Aim of the exercise: Restate, exactly and only, the lines from the first through the line containing "normals pointing outwards.".
— BEGIN Dataset content —
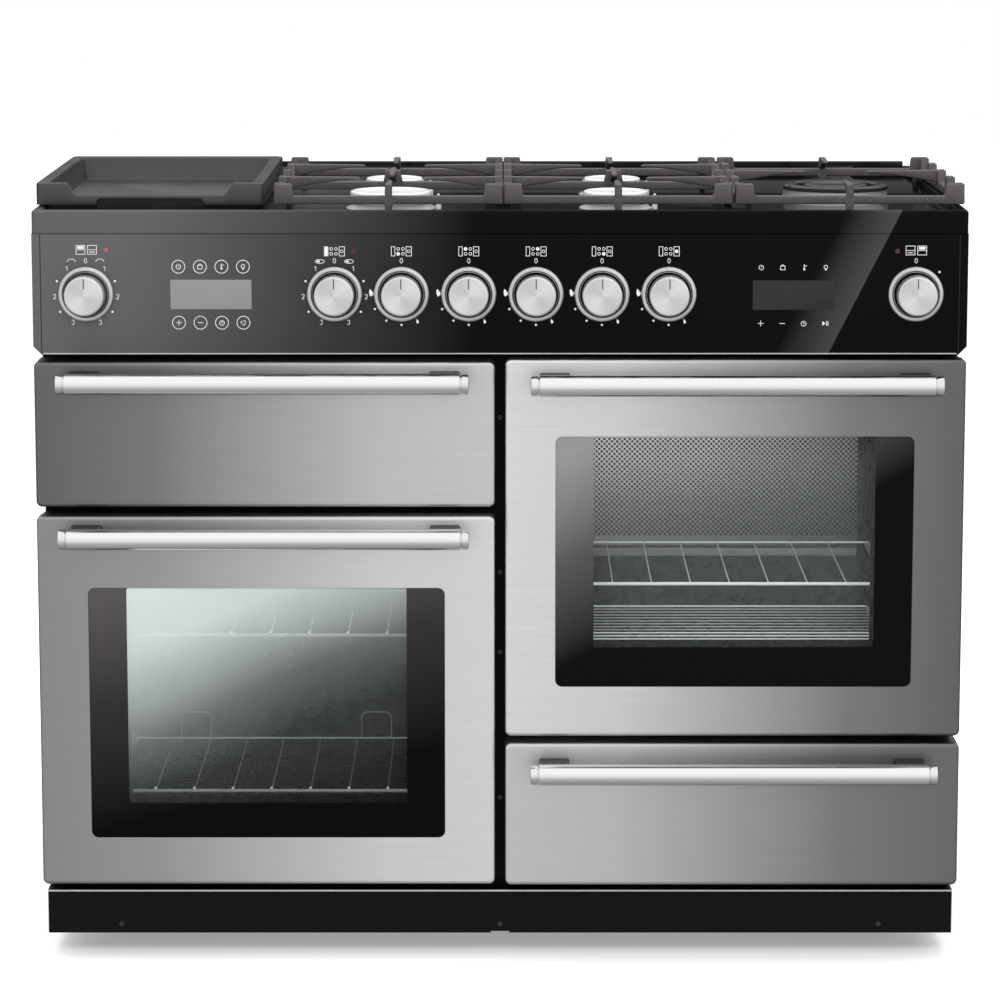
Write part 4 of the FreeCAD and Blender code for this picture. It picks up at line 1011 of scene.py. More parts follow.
@dataclass
class Assembly:
    """A group of pieces that is built and dressed together.

    Attributes:
        layout: the cooker's planes.
        finishes: the cooker's materials.
    """

    layout: Layout
    finishes: Finishes

    def piece(self, name: str, surface: Surface, finish: Material, slot: str,
              body: str = "chassis", replaces: Sequence[str] = (),
              sharp: float = 35.0) -> bpy.types.Object:
        """Turn a surface into a piece that rides on a body, with its normals pointing outwards.

        Args:
            name: the piece's name.
            surface: its points and faces.
            finish: its material.
            slot: the record's material slot that the finish belongs to; not used.
            body: the body that it rides on.
            replaces: the frame's nodes that it stands for.
            sharp: edges that turn by more degrees than this stay sharp.

        Returns:
            The piece.
        """
        mesh = bpy.data.meshes.new(name)
        mesh.from_pydata(surface.points.tolist(), [], surface.faces)
        work = bmesh.new()
        work.from_mesh(mesh)
        bmesh.ops.recalc_face_normals(work, faces=work.faces)
        work.to_mesh(mesh)
        work.free()
        if surface.uv is not None:
            layer = mesh.uv_layers.new(name="surface")
            corners = np.zeros(len(mesh.loops), dtype=np.int32)
            mesh.loops.foreach_get("vertex_index", corners)
            layer.data.foreach_set("uv", surface.uv[corners].astype(np.float32).ravel())
        mesh.shade_smooth()
        mesh.set_sharp_from_angle(angle=math.radians(sharp))
        mesh.update()
        mesh.materials.append(finish)
        piece = bpy.data.objects.new(name, mesh)
        bpy.context.scene.collection.objects.link(piece)
        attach(piece, body)
        if replaces:
            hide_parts(*replaces)
        LOG.info("made %s with %d faces", name, len(mesh.polygons))
        return piece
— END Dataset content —
Written answer:
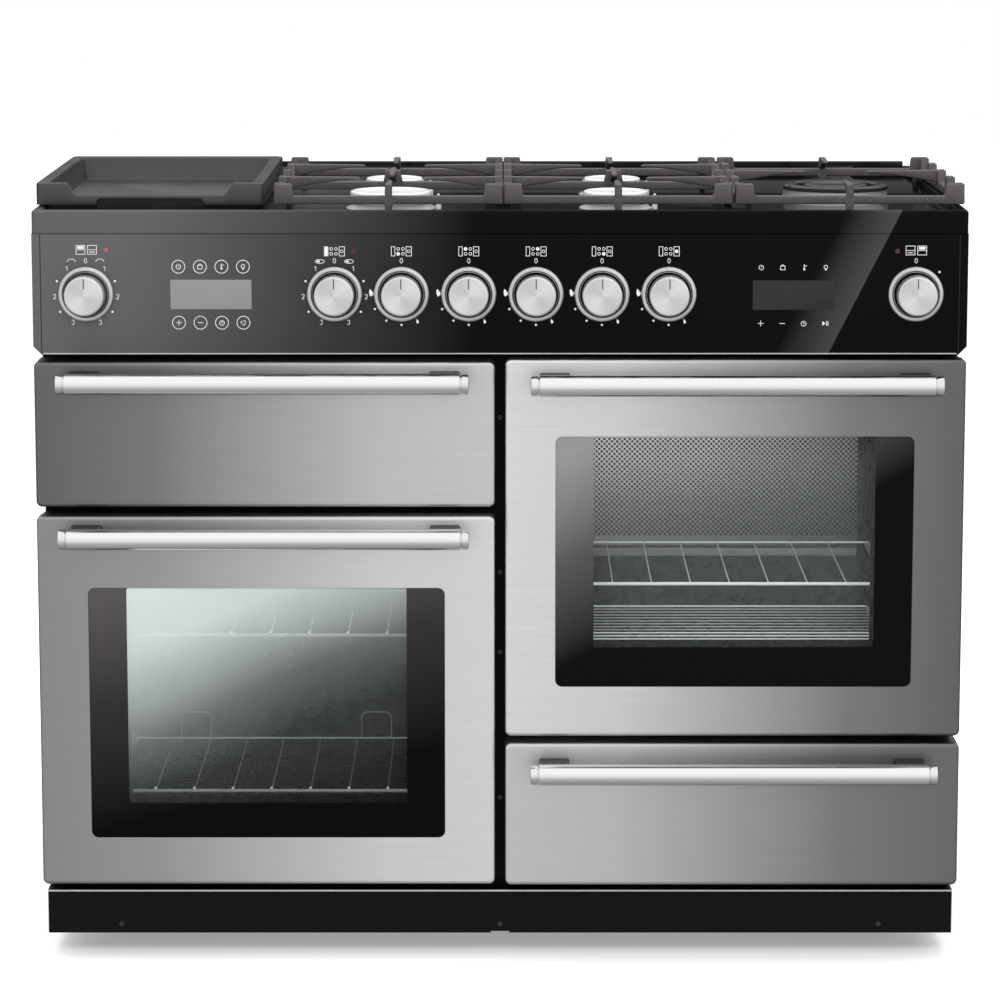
Write part 4 of the FreeCAD and Blender code for this picture. It picks up at line 1011 of scene.py. More parts follow.
@dataclass
class Assembly:
    """A group of pieces that is built and dressed together.

    Attributes:
        layout: the cooker's planes.
        finishes: the cooker's materials.
    """

    layout: Layout
    finishes: Finishes

    def piece(self, name: str, surface: Surface, finish: Material, slot: str,
              body: str = "chassis", replaces: Sequence[str] = (),
              sharp: float = 35.0) -> bpy.types.Object:
        """Turn a surface into a piece that rides on a body, with its normals pointing outwards.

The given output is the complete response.